Forse l'incidente accaduto a Di Maio dovrebbe servire da lezione a tutti, al M5S e a tutte le formazioni politiche. Avere un approccio pragmatico nei confronti dell'azione delle lobby aiuterà a salvaguardare la politica, le istituzioni e l'interesse primario dei cittadini. I veri lobbisti non hanno paura della trasparenza, dei registri pubblici in cui segnarsi e in cui registrare gli appuntamenti che prendono e con chi li prendono. Accettare che l'interesse di Legambiente non è "moralmente" superiore a quello di Assopetroli, ma che tutti hanno ragioni e argomenti, aiuterà il Paese a vivere con meno emotività e più razionalità.

Riconoscere che le associazioni di tutela dei malati di cancro fanno lobbying, cioè promuovono i bisogni e le necessità dei malati stessi, significa osservare la realtà della democrazia per quella che è: una competizione tra interessi, un confronto tra esigenze diverse, una costante e inevitabile tensione "di mercato".

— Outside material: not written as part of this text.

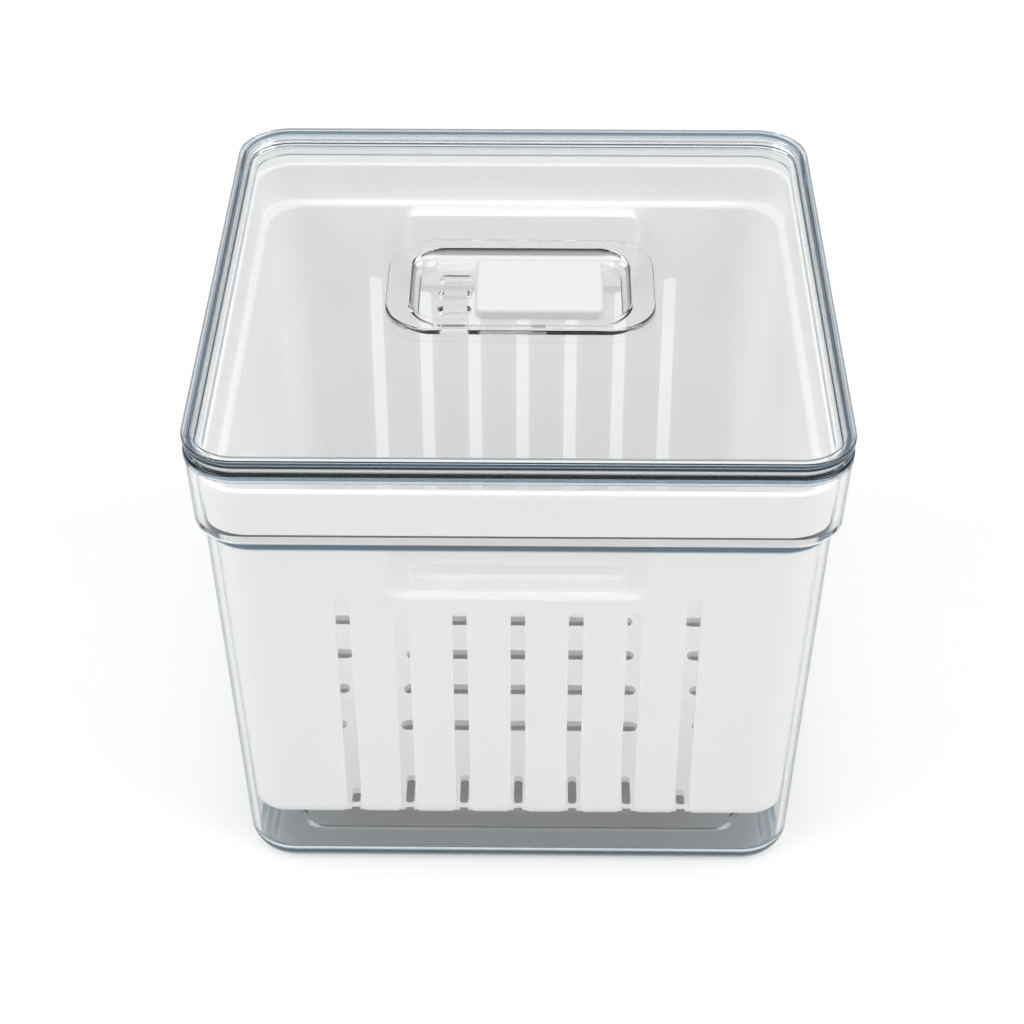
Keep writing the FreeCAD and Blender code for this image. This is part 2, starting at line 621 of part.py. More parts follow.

Quando non farà più scalpore affermare che anche i malati di cancro sono una lobby, dunque un gruppo di interesse che cerca e trova il dialogo con le istituzioni come tutti, forse accetteremo anche il secondo pezzo della questione, quel che Di Maio non osa ancora citare: il finanziamento privato alla politica, inevitabile e sacrosanto in democrazia. Ma di questo parleremo alla prossima gaffe.